▶ [WHAT YOU ARE ASKED TO DO]:
Up to and including the line with "return np.stack([np.interp(at, run, closed[:, k])", reproduce the listing below exactly, beginning at its first line.

▶ [GIVEN DATA]:
** Begin **

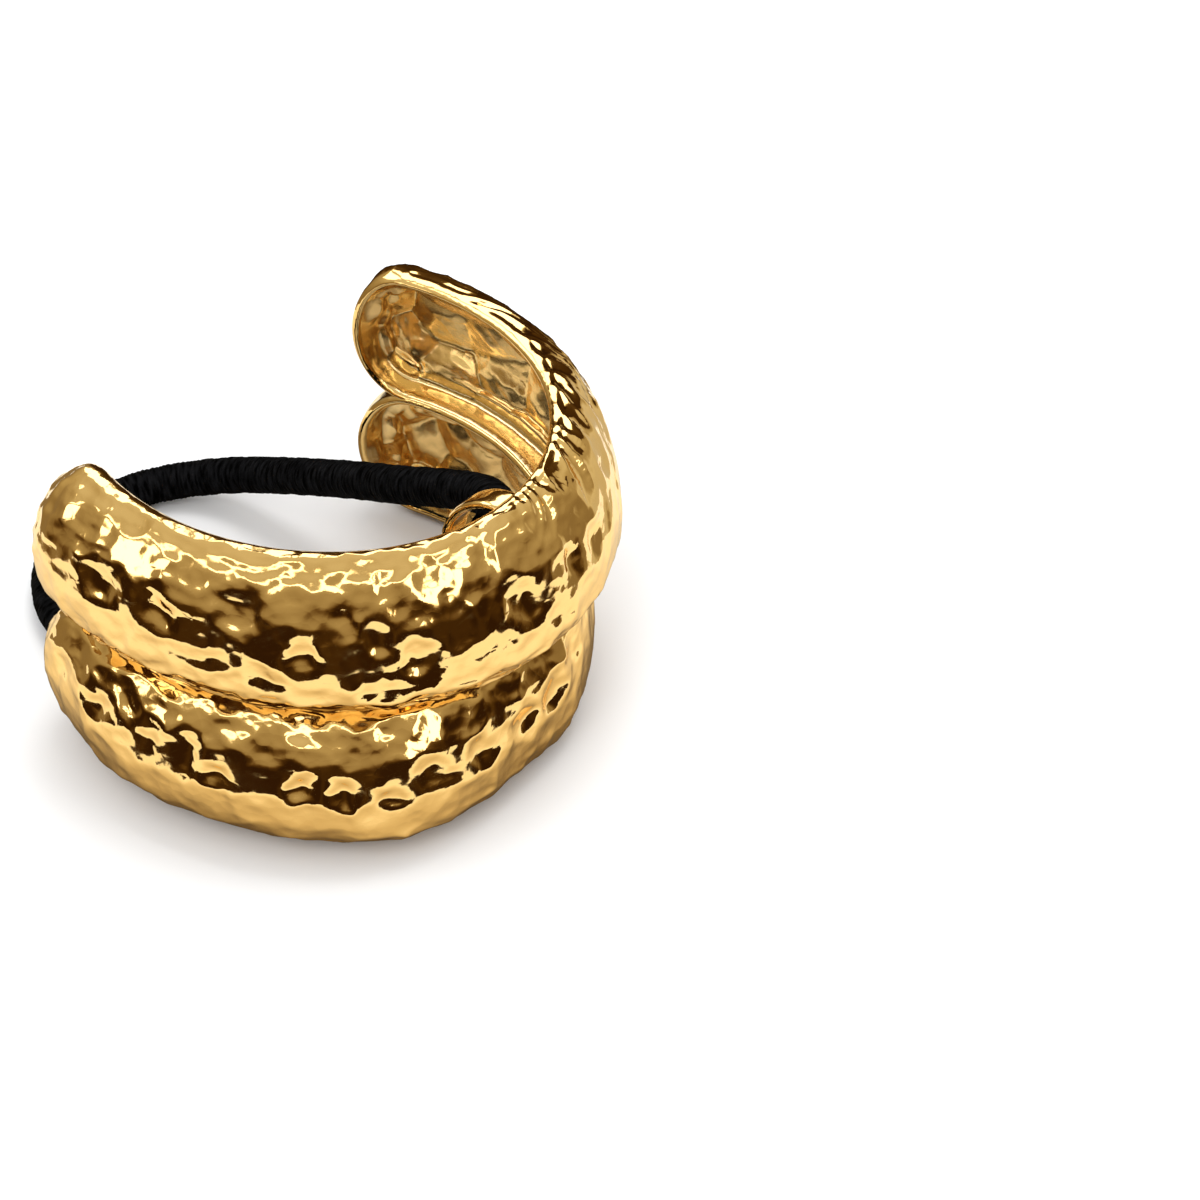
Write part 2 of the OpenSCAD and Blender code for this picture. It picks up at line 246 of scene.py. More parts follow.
def route_points(steps):
    """The route as a closed Catmull-Rom curve: a cubic between each two points, steps places on each."""
    b = np.array(ROUTE, dtype=float) + (RING_X, RING_Y, 0)
    a, c, d = np.roll(b, 1, axis=0), np.roll(b, -1, axis=0), np.roll(b, -2, axis=0)
    f = (np.arange(steps) / steps)[None, :, None]
    a, b, c, d = (p[:, None, :] for p in (a, b, c, d))
    curve = 2 * b + (c - a) * f + (2 * a - 5 * b + 4 * c - d) * f**2 + (3 * b - a - 3 * c + d) * f**3
    return (curve / 2).reshape(-1, 3)


def evenly(points, count):
    """A closed line again with count points at equal steps along it."""
    closed = np.vstack([points, points[:1]])
    run = np.concatenate([[0], np.cumsum(np.linalg.norm(np.diff(closed, axis=0), axis=1))])
    at = np.arange(count) / count * run[-1]
    return np.stack([np.interp(at, run, closed[:, k]) for k in range(3)], axis=1)


def elastic_surface():
    """A tube along the route. Its radius is half the diameter less a groove between threads, the square
    of a cosine that turns once a thread, leaning round the tube and wandering a little, and less two
    sines that sink whole threads."""
    threads = round(ELASTIC_LENGTH / THREAD_PITCH)
    rings = threads * RINGS_PER_THREAD
    line = evenly(route_points(TUBE_STEPS), rings)
    along = np.roll(line, -1, axis=0) - np.roll(line, 1, axis=0)
    along /= np.linalg.norm(along, axis=1)[:, None]
    side = np.cross(along, [0, 0, 1.0])
    side /= np.linalg.norm(side, axis=1)[:, None]
    up = np.cross(side, along)
    turn = np.arange(ELASTIC_SIDES)[None, :] / ELASTIC_SIDES
    run = np.arange(rings)[:, None] / rings * threads
    round_tube = 2 * np.pi * turn
    wander = sum(share * np.sin(turns * round_tube + step * run) for share, turns, step in WANDERS)
    groove = np.cos(np.pi * (run + turn + wander)) ** 2
    sunk = np.sin(run * 1.7 + 3 * np.sin(round_tube + run * 0.31)) + np.sin(0.83 * run + 2 * round_tube)
    radius = ELASTIC_D / 2 - THREAD_HEIGHT * (GROOVE_SHARE * groove + SUNK_SHARE * sunk + REST_SHARE)
    angle = round_tube[:, :, None]
    out = np.sin(angle) * side[:, None, :] - np.cos(angle) * up[:, None, :]
    points = line[:, None, :] + radius[:, :, None] * out
    quads, corners = grid_quads(rings, ELASTIC_SIDES, closed=True)
    return points.reshape(-1, 3), quads, corners / (RINGS_PER_THREAD, ELASTIC_SIDES)


# Places along the cuff, from the left end to the right end, with how far each row stands out there, as
# shares of BULGE, and how much its face leans back above its widest line, as shares of DROOP
PLACE, UPPER, LOWER, UPPER_LEAN, LOWER_LEAN = range(5)
SECTIONS = np.array([
    (-1, 1.12, 1.08, 0, 0),
    (-0.66, 0.97, 1.37, 0.7, 0.5),
    (-0.33, 0.97, 1.45, 1, 0.7),
    (0, 0.95, 0.82, 1, 0.7),
    (0.33, 0.97, 0.58, 0.7, 0.4),
    (0.66, 0.84, 0.68, 0, 0),
    (1, 0.86, 0.95, 0, 0),
])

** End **

▶ [RIGHT ANSWER]:
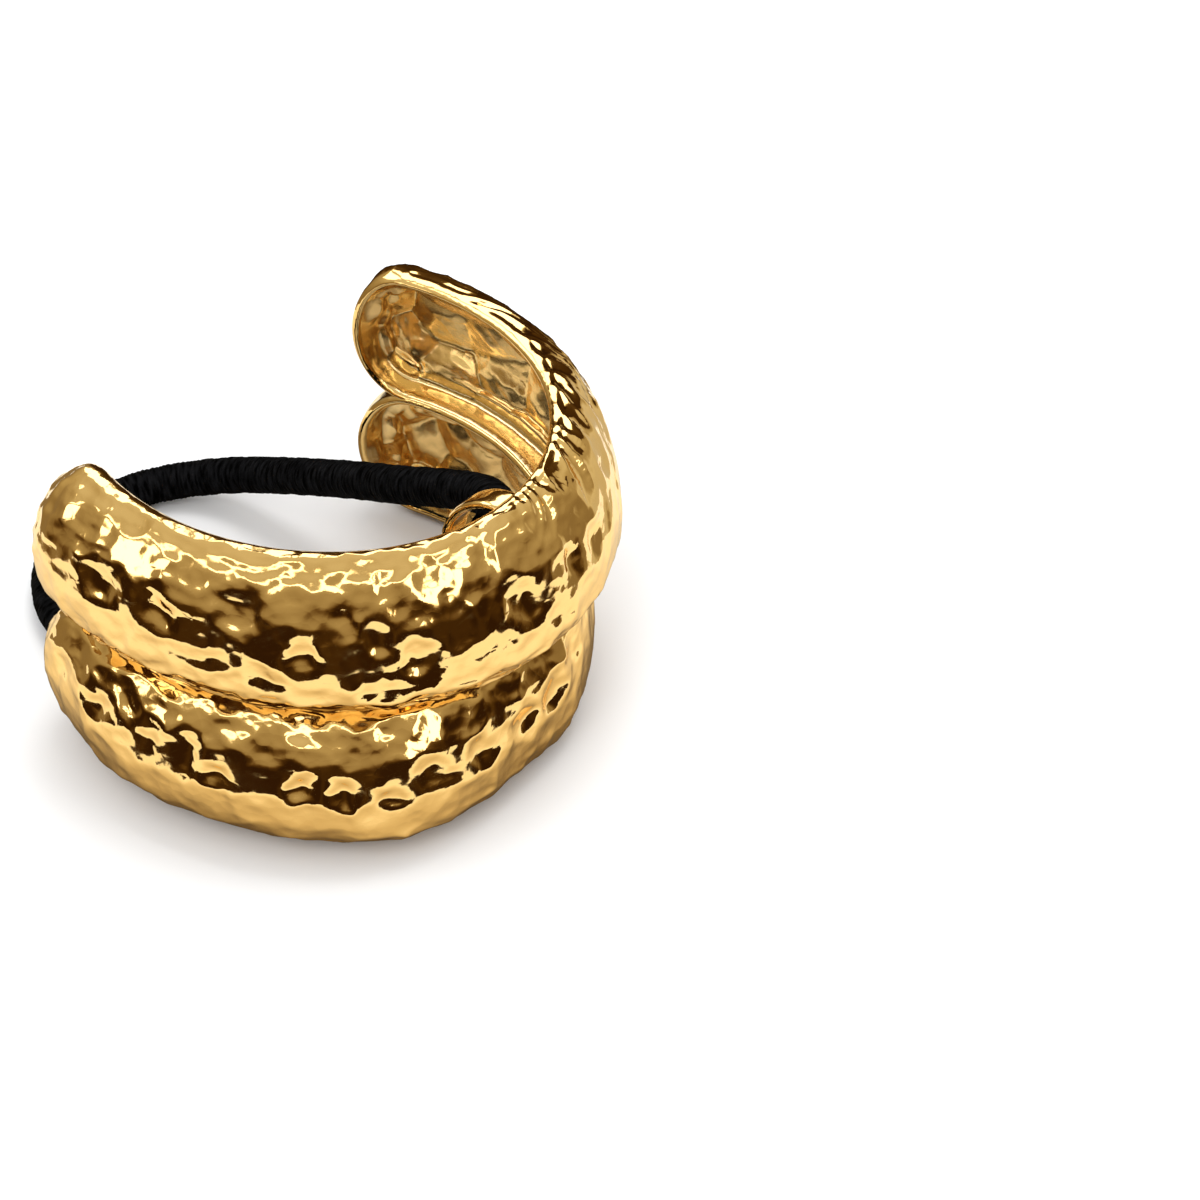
Write part 2 of the OpenSCAD and Blender code for this picture. It picks up at line 246 of scene.py. More parts follow.
def route_points(steps):
    """The route as a closed Catmull-Rom curve: a cubic between each two points, steps places on each."""
    b = np.array(ROUTE, dtype=float) + (RING_X, RING_Y, 0)
    a, c, d = np.roll(b, 1, axis=0), np.roll(b, -1, axis=0), np.roll(b, -2, axis=0)
    f = (np.arange(steps) / steps)[None, :, None]
    a, b, c, d = (p[:, None, :] for p in (a, b, c, d))
    curve = 2 * b + (c - a) * f + (2 * a - 5 * b + 4 * c - d) * f**2 + (3 * b - a - 3 * c + d) * f**3
    return (curve / 2).reshape(-1, 3)


def evenly(points, count):
    """A closed line again with count points at equal steps along it."""
    closed = np.vstack([points, points[:1]])
    run = np.concatenate([[0], np.cumsum(np.linalg.norm(np.diff(closed, axis=0), axis=1))])
    at = np.arange(count) / count * run[-1]
    return np.stack([np.interp(at, run, closed[:, k]) for k in range(3)], axis=1)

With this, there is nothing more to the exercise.